Жалко, что нет часов. Были у меня когда-то карманные,
трофейные, штамповка, да кто-то в госпитале приделал к ним ножки.
Звезд не видно, так что о времени судить трудно. Еще не поздний
вечер, до петухов далеко, но от кромешной тьмы, от неумолчного
звона дождя кажется, что ночь длится бесконечно и вот-вот исчерпает
свой срок...
Метров четыреста позади. Тело становится вялым, и перед
глазами ходят светлые круги. Надо отдыхать чаще. Время еще есть, ни
к чему спешить.
Вдруг как кипятком из чайника: а в ту ли сторону ползу? Что,
если задурманенная голова заставила меня повернуть не к Инше, а
обратно, к Глухарам? Я мотаю головой, как будто от этих резких
движений из нее, как мелочь из копилки, должна вылететь вся шелуха,
забивающая сознание»
Эволюция войны…
«Но на то, что ниспровергнет Россию спустя двести с лишним лет,
напрямую Командор повлиять не мог. Лишь предпринять кое-какие меры,
которые, возможно, смогут помешать этому. Например, он постоянно
втолковывал Петру о необходимости сохранения патриаршества. Веское
слово главы Церкви в смутное время может сделать многое, даже если
заколеблется трон. Какие бы модные течения ни завладели верхушкой,
простой народ долго, при удаче – навсегда, останется верующим в
традиционные русские истины. В том числе – в высшие христианские
ценности. Есть такое свойство у религии – объединять. В отличие от
поздних материалистических учений, превративших человека в
обособленный атом, из отвечающей за свои поступки личности в
самодостаточного потребителя»
Но это автоматически подразумевает, исходит из того, что есть
слабоумный народ, который надо обманывать из его же пользы.
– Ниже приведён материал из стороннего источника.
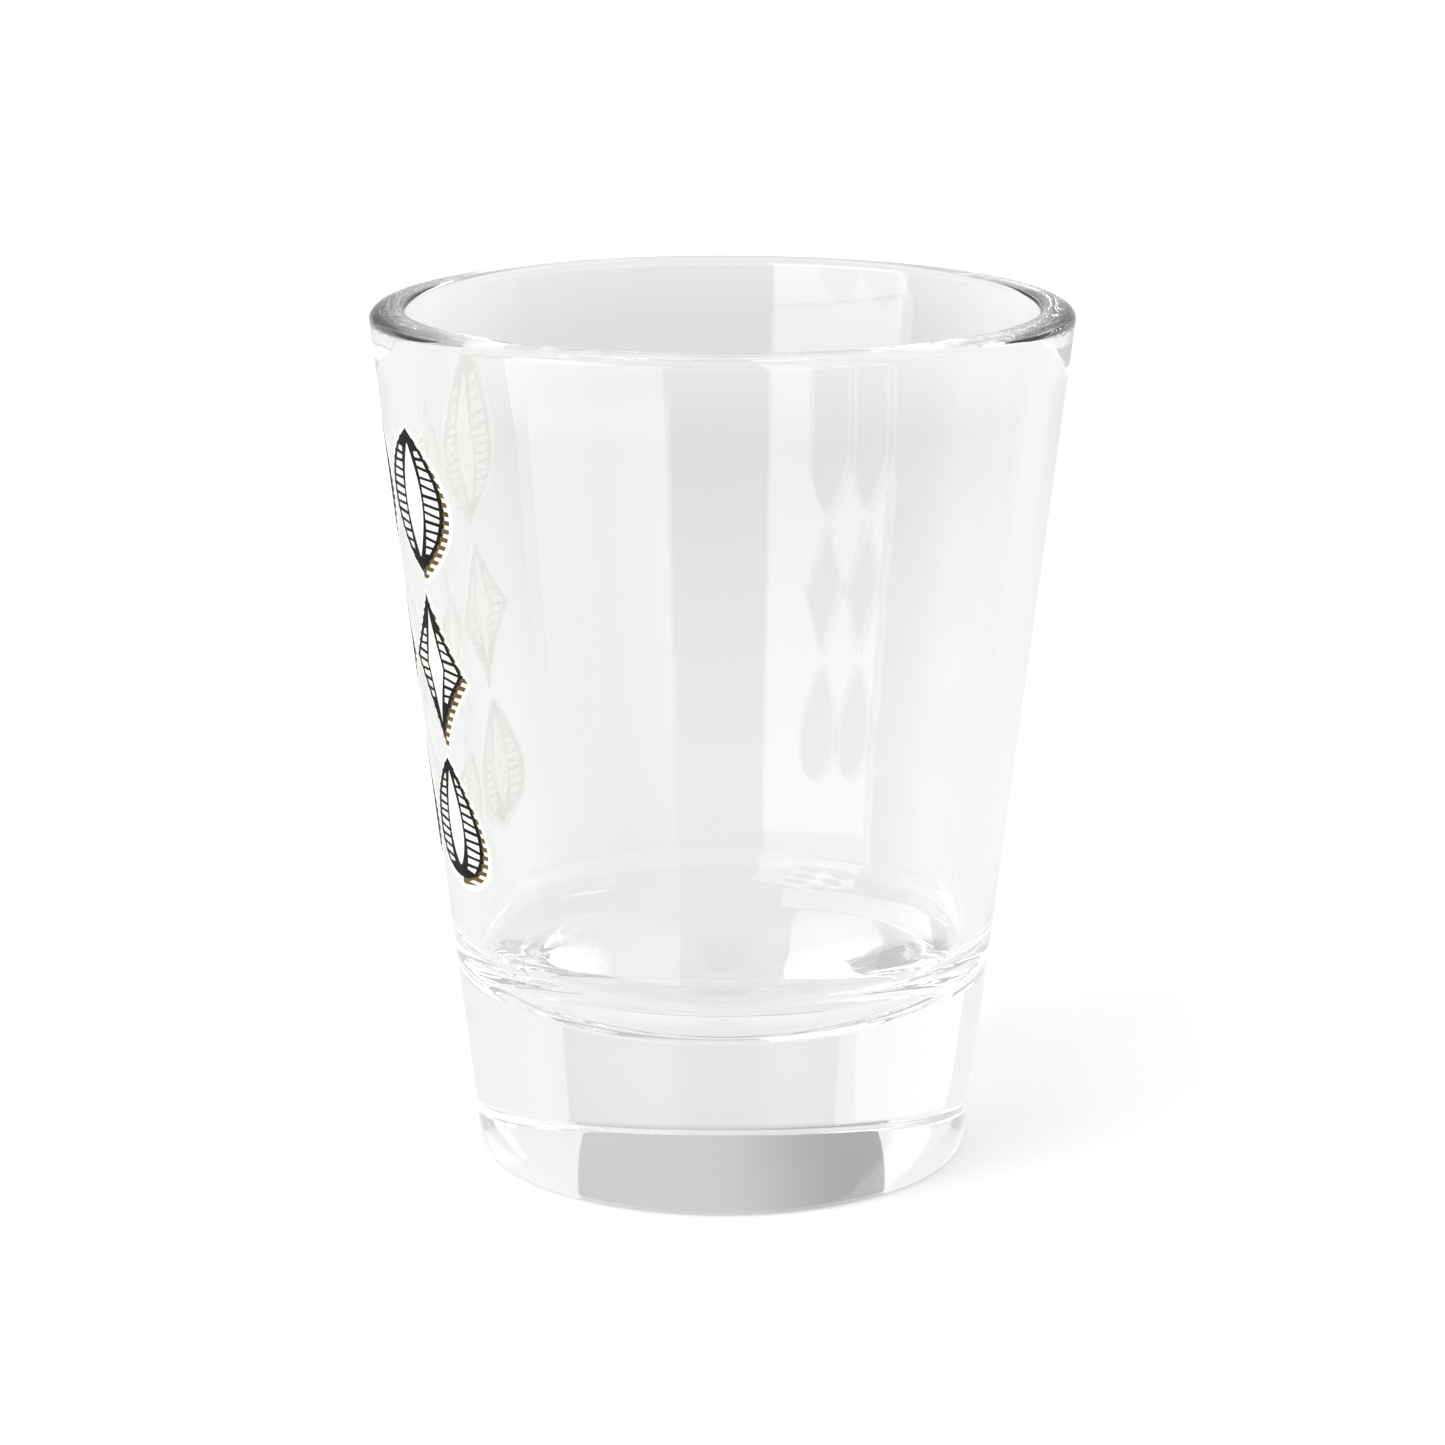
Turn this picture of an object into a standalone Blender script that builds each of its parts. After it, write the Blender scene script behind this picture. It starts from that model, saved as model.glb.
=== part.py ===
"""A tapered shot glass with a thick base and an ornament printed on one side in three rows.

The glass is one pressed and fire-polished piece, turned here from a single profile.
The print is ink laid down in three layers on the outer wall: white first, then an ochre
shadow, then black linework.  Every ink island is a thin plate that is cut out flat and
then wrapped on the cone of the wall.  +Z is up, and the glass stands on Z = 0.
"""

import math

import bmesh
import bpy

MM = 0.001

# The glass
HEIGHT = 60.0 * MM
OUTER_BASE_RADIUS = 17.17 * MM  # the outer wall, carried straight down to the table
OUTER_TOP_RADIUS = 24.21 * MM  # the outer wall, carried straight up to the rim's height
BASE_CORNER_RADIUS = 0.65 * MM
RIM_OUTER_WIDTH = 1.6 * MM
RIM_OUTER_DROP = 0.9 * MM
RIM_INNER_WIDTH = 0.9 * MM
RIM_INNER_DROP = 0.6 * MM
FLOOR_HEIGHT = 10.5 * MM  # thickness of glass under the bowl, before the rise in its middle
FLOOR_RISE = 0.8 * MM  # the plunger leaves the middle of the floor a little raised
FLOOR_RISE_RADIUS = 9.0 * MM
BOWL_DEPTH = 7.0 * MM  # the rounded bottom of the cup, up to where the straight wall begins
BOWL_POWER = 0.8  # 1 gives half an ellipse, and less gives squarer corners
INNER_FLOOR_RADIUS = 16.2 * MM  # the inner wall, carried down to the floor's height
GLASS_SEGMENTS = 72

# The print
PRINT_MIDDLE_ANGLE = math.pi  # the print faces -X
PLACE_PITCH = math.radians(25.6)
MOTIF_HALF_ANGLE = math.radians(10.4)
ROWS = {  # row: lowest and highest point of its black linework
    "top": (43.2 * MM, 53.0 * MM),
    "middle": (31.5 * MM, 41.7 * MM),
    "bottom": (21.6 * MM, 30.1 * MM),
}
PLACES = ("left", "centre", "right")
REFERENCE_RADIUS = 21.6 * MM  # the radius at which a flat motif's width is measured
INK_THICKNESS = 0.03 * MM
INK_GAP = 0.02 * MM
COLUMN_ANGLE = math.radians(3.0)

# The drawing of one motif
LINE_WIDTH = 0.42 * MM
RUNG_WIDTH = 0.34 * MM
RUNGS_PER_SIDE = 5
RUNG_SPAN_SHARE = 0.85  # the rungs stop at this share of the motif's half-height
VEIN_SHARE = 0.30  # plain middle of a motif, as a share of its width
VEIN_HEIGHT_SHARE = 0.78  # and of its height
SMALLEST_CELL = 0.30 * MM
HALO_WIDTH = 0.40 * MM
SHADOW_RIGHT = 0.62 * MM
SHADOW_DOWN = 0.42 * MM
SHADOW_TEETH = 5
SHADOW_TOP_SHARE = 0.80  # the comb stops at this share of the motif's half-height
SHADOW_SPINE_SHARE = 0.45  # depth of the comb's spine, as a share of a tooth's
OUTLINE_STEPS = 12


def leaf(along):
    """Half-width of a pointed leaf, for along from -1 at its foot to 1 at its tip."""
    return max(0.0, 1.0 - along * along)


def star(along):
    """Half-width of a four-pointed star with hollow sides."""
    return max(0.0, 1.0 - abs(along)) ** 1.3


def drop(along):
    """Half-width of a drop, round at its foot and pointed at its tip."""
    share = min(max((along + 1) / 2, 0.0), 1.0)
    return 2.6 * math.sqrt(share) * (1 - share)


SHAPES = {"top": leaf, "middle": star, "bottom": drop}


def outer_radius(height):
    return OUTER_BASE_RADIUS + (OUTER_TOP_RADIUS - OUTER_BASE_RADIUS) * height / HEIGHT


def arc(centre, widths, start, end, steps):
    """Points of an elliptical arc between two angles, both ends included."""
    angles = [start + (end - start) * step / steps for step in range(steps + 1)]
    return [(centre[0] + widths[0] * math.cos(a), centre[1] + widths[1] * math.sin(a)) for a in angles]


def bowl(radius, steps):
    """Points of the cup's rounded bottom, from the end of its straight wall to its middle."""
    points = []
    for step in range(steps):
        angle = math.pi / 2 * step / steps
        across = radius * math.cos(angle) ** BOWL_POWER
        height = FLOOR_HEIGHT + BOWL_DEPTH * (1 - math.sin(angle) ** BOWL_POWER)
        if across < FLOOR_RISE_RADIUS:
            height += FLOOR_RISE * math.cos(math.pi / 2 * across / FLOOR_RISE_RADIUS) ** 2
        points.append((across, height))
    return points + [(0.0, FLOOR_HEIGHT + FLOOR_RISE)]


def glass_profile():
    """(radius, height) points from the middle of the underside, over the rim, to the cup's floor."""
    taper = math.atan((OUTER_TOP_RADIUS - OUTER_BASE_RADIUS) / HEIGHT)
    corner = BASE_CORNER_RADIUS
    corner_centre = (outer_radius(corner) - corner / math.cos(taper), corner)
    rim_start = HEIGHT - RIM_OUTER_DROP
    rim_middle = outer_radius(rim_start) - RIM_OUTER_WIDTH
    inner_top = (rim_middle - RIM_INNER_WIDTH, HEIGHT - RIM_INNER_DROP)

    inner_slope = (inner_top[0] - INNER_FLOOR_RADIUS) / (inner_top[1] - FLOOR_HEIGHT)

    quarter = math.pi / 2
    profile = [(0.0, 0.0)]
    profile += arc(corner_centre, (corner, corner), -quarter, -taper, 3)
    profile += arc((rim_middle, rim_start), (RIM_OUTER_WIDTH, RIM_OUTER_DROP), 0, quarter, 4)
    inner_centre = (rim_middle, inner_top[1])
    inner_widths = (RIM_INNER_WIDTH, RIM_INNER_DROP)
    profile += arc(inner_centre, inner_widths, quarter, 2 * quarter, 3)[1:]
    profile += bowl(INNER_FLOOR_RADIUS + inner_slope * BOWL_DEPTH, 14)
    return profile


def make_material(name, colour, roughness, transmission=0.0):
    material = bpy.data.materials.new(name)
    material.use_nodes = True
    shader = material.node_tree.nodes["Principled BSDF"]
    shader.inputs["Base Color"].default_value = (*colour, 1.0)
    shader.inputs["Roughness"].default_value = roughness
    shader.inputs["Metallic"].default_value = 0.0
    shader.inputs["IOR"].default_value = 1.5
    shader.inputs["Transmission Weight"].default_value = transmission
    return material


def finish(name, shape, material, sharp_angle):
    """Turns a bmesh into a smooth-shaded object of that name."""
    mesh = bpy.data.meshes.new(name)
    shape.to_mesh(mesh)
    shape.free()
    mesh.materials.append(material)
    mesh.shade_smooth()
    mesh.set_sharp_from_angle(angle=sharp_angle)
    made = bpy.data.objects.new(name, mesh)
    bpy.context.scene.collection.objects.link(made)
    return made


def make_glass(material):
    turned = bmesh.new()
    points = [turned.verts.new((radius, 0.0, height)) for radius, height in glass_profile()]
    edges = [turned.edges.new(pair) for pair in zip(points, points[1:])]
    bmesh.ops.spin(
        turned,
        geom=points + edges,
        axis=(0, 0, 1),
        cent=(0, 0, 0),
        angle=math.tau,
        steps=GLASS_SEGMENTS,
        use_merge=True,
    )
    bmesh.ops.remove_doubles(turned, verts=turned.verts[:], dist=0.001 * MM)
    bmesh.ops.recalc_face_normals(turned, faces=turned.faces[:])
    return finish("glass_body", turned, material, math.radians(40))


class Motif:
    """One ornament in its own flat frame: across to the right, up along the wall, in metres."""

    def __init__(self, row):
        low, high = ROWS[row]
        self.shape = SHAPES[row]
        self.half_height = (high - low) / 2
        self.half_width = MOTIF_HALF_ANGLE * REFERENCE_RADIUS
        self.middle_height = (high + low) / 2

    def width_at(self, up, grown=0.0):
        """Half-width at a height, for the outline as drawn or grown by a margin all round."""
        along = up / (self.half_height + grown)
        return (self.half_width + grown) * self.shape(along) if abs(along) <= 1 else None

    def heights(self, low, high, steps):
        """Heights from low to high, closer together at both ends, where outlines turn."""
        swing = [(1 - math.cos(math.pi * step / steps)) / 2 for step in range(steps + 1)]
        return [low + (high - low) * share for share in swing]

    def outline(self, low, high, left, right, steps=OUTLINE_STEPS):
        """A closed loop up the right side and down the left.  Ends that meet share one point."""
        heights = self.heights(low, high, steps)
        loop = [(right(up), up) for up in heights]
        loop += [(left(up), up) for up in reversed(heights)]
        kept = []
        for point in loop:
            if not kept or math.dist(point, kept[-1]) > 0.02 * MM:
                kept.append(point)
        if math.dist(kept[0], kept[-1]) < 0.02 * MM:
            kept.pop()
        return kept

    def cell(self, side, low, high):
        """The open field between two rungs of the hatching, or None where it would close up."""

        def inner(up):
            return side * (VEIN_SHARE * self.width_at(up) + LINE_WIDTH)

        def outer(up):
            return side * (self.width_at(up) - LINE_WIDTH)

        if min(abs(outer(up)) - abs(inner(up)) for up in (low, high)) < SMALLEST_CELL:
            return None
        left, right = (inner, outer) if side > 0 else (outer, inner)
        return self.outline(low, high, left, right, steps=1)

    def black_loops(self):
        """The bold outline, with holes for the plain vein and between the rungs."""
        top = self.half_height
        loops = [self.outline(-top, top, lambda up: -self.width_at(up), self.width_at)]
        vein = VEIN_HEIGHT_SHARE * top

        def vein_edge(up):
            return VEIN_SHARE * self.width_at(up) * math.sqrt(max(0.0, 1 - (up / vein) ** 2))

        loops.append(self.outline(-vein, vein, lambda up: -vein_edge(up), vein_edge, steps=8))
        span = RUNG_SPAN_SHARE * top
        pitch = 2 * span / (RUNGS_PER_SIDE + 1)
        for number in range(RUNGS_PER_SIDE + 1):
            low = -span + pitch * number + RUNG_WIDTH / 2
            high = low + pitch - RUNG_WIDTH
            cells = [self.cell(side, low, high) for side in (-1, 1)]
            loops += [cell for cell in cells if cell]
        return loops

    def ochre_loops(self):
        """A comb that stands out to the lower right from behind the black outline."""
        top = self.half_height
        hidden = LINE_WIDTH / 2
        low = -top - SHADOW_DOWN
        high = SHADOW_TOP_SHARE * top

        def left(up):
            width = self.width_at(up)
            return width - hidden if width else SHADOW_RIGHT / 2 - hidden

        def right(up):
            return max(self.width_at(up + SHADOW_DOWN) or 0.0, 0.0) + SHADOW_RIGHT

        pitch = (high - low) / (2 * SHADOW_TEETH)
        right_side = []
        for number in range(2 * SHADOW_TEETH):
            share = 1.0 if number % 2 == 0 else SHADOW_SPINE_SHARE
            for up in (low + pitch * number, low + pitch * (number + 1)):
                right_side.append((left(up) + (right(up) - left(up)) * share, up))
        left_side = [(left(up), up) for up in self.heights(low, high, 8)]
        return [right_side + left_side[::-1]]

    def white_loops(self):
        """The under-base: the outlines of the black and of the ochre, grown by the halo."""
        top = self.half_height + HALO_WIDTH

        def edges(up):
            drawn = self.width_at(up, HALO_WIDTH)
            shadow = self.width_at(up + SHADOW_DOWN, HALO_WIDTH)
            spans = [] if drawn is None else [(-drawn, drawn)]
            spans += [] if shadow is None else [(SHADOW_RIGHT - shadow, SHADOW_RIGHT + shadow)]
            return min(span[0] for span in spans), max(span[1] for span in spans)

        low = -top - SHADOW_DOWN
        return [self.outline(low, top, lambda up: edges(up)[0], lambda up: edges(up)[1])]


def make_ink(name, loops, layer, angle, height, material):
    """Cuts a plate out flat, along loops that may hold holes, and wraps it on the wall."""
    plate = bmesh.new()
    for loop in loops:
        corners = [plate.verts.new((across, up, 0.0)) for across, up in loop]
        for pair in zip(corners, corners[1:] + corners[:1]):
            plate.edges.new(pair)
    bmesh.ops.triangle_fill(plate, use_beauty=True, edges=plate.edges[:], normal=(0, 0, 1))

    column = COLUMN_ANGLE * REFERENCE_RADIUS
    reach = math.ceil((MOTIF_HALF_ANGLE * REFERENCE_RADIUS + SHADOW_RIGHT + HALO_WIDTH) / column)
    for number in range(-reach, reach + 1):
        bmesh.ops.bisect_plane(
            plate,
            geom=plate.verts[:] + plate.edges[:] + plate.faces[:],
            dist=0.0001 * MM,
            plane_co=(column * number, 0, 0),
            plane_no=(1, 0, 0),
        )
    bmesh.ops.triangulate(plate, faces=plate.faces[:])

    raised = bmesh.ops.extrude_face_region(plate, geom=plate.faces[:])["geom"]
    for corner in raised:
        if isinstance(corner, bmesh.types.BMVert):
            corner.co.z = INK_THICKNESS

    stand_off = INK_GAP + layer * (INK_THICKNESS + INK_GAP)
    for corner in plate.verts:
        across, up, lift = corner.co
        turn = angle + across / REFERENCE_RADIUS
        radius = outer_radius(height + up) + stand_off + lift
        corner.co = (radius * math.cos(turn), radius * math.sin(turn), height + up)
    bmesh.ops.recalc_face_normals(plate, faces=plate.faces[:])
    return finish(name, plate, material, math.radians(30))


def make_print(inks):
    for row in ROWS:
        motif = Motif(row)
        layers = {
            "white_underbase": motif.white_loops(),
            "ochre_shadow": motif.ochre_loops(),
            "black_linework": motif.black_loops(),
        }
        for number, place in enumerate(PLACES):
            angle = PRINT_MIDDLE_ANGLE + (number - 1) * PLACE_PITCH
            for layer, (kind, loops) in enumerate(layers.items()):
                name = f"{kind}_{row}_{place}"
                make_ink(name, loops, layer, angle, motif.middle_height, inks[kind])


def main():
    for leftover in list(bpy.data.objects):
        bpy.data.objects.remove(leftover)
    make_glass(make_material("clear_glass", (0.97, 0.985, 0.98), 0.02, transmission=1.0))
    make_print(
        {
            "white_underbase": make_material("white_ink", (0.86, 0.85, 0.80), 0.45),
            "ochre_shadow": make_material("ochre_ink", (0.16, 0.10, 0.028), 0.45),
            "black_linework": make_material("black_ink", (0.008, 0.008, 0.009), 0.35),
        }
    )


main()
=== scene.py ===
# %% [markdown]
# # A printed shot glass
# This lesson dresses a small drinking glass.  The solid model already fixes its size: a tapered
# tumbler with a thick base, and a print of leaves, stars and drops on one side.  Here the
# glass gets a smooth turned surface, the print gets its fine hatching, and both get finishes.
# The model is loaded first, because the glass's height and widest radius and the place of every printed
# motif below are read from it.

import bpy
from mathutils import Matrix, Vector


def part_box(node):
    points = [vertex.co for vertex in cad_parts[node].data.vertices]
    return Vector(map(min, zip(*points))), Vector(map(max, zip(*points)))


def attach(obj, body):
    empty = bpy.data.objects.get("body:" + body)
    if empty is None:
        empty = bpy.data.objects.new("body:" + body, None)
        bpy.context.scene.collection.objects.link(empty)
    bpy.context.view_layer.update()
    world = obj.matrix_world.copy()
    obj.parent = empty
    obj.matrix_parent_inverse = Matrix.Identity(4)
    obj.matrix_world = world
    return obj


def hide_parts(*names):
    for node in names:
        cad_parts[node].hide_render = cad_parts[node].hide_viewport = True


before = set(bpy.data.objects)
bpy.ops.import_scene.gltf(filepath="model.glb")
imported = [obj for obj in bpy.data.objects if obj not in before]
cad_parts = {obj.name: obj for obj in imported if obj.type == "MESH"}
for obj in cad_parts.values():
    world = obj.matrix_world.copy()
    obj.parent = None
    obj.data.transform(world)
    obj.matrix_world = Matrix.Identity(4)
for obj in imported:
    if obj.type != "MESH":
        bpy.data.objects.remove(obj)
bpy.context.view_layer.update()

# %% Other modules
import math
import random

import bmesh
import bpy
from mathutils import Vector, noise

MM = 0.001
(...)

«– Видишь ли, ты еще молод, тебе многое можно простить. Но я! –
Корней потряс в воздухе растопыренными пальцами. – Старый дурень!
Все-таки в моем возрасте и с моим опытом пора бы уже знать, что
есть люди, которые могут выдержать удар судьбы, а есть люди,
которые ломаются. Первым рассказывают правду, вторым рассказывают
сказки»
Нет. С горизонтом планирования в несколько лет это может быть
и верным, но с горизонтом планирования в несколько десятков лет –
это решение, ведущее к поражению. Слабоумный народ. ведомый теми,
кто "лучше знает", "пиридовой партией" исчерпал свои возможности,
окончательно – в 20-м веке.
Ну… вот такие идеи. Не буду больше отвлекать, что у вас там дальше?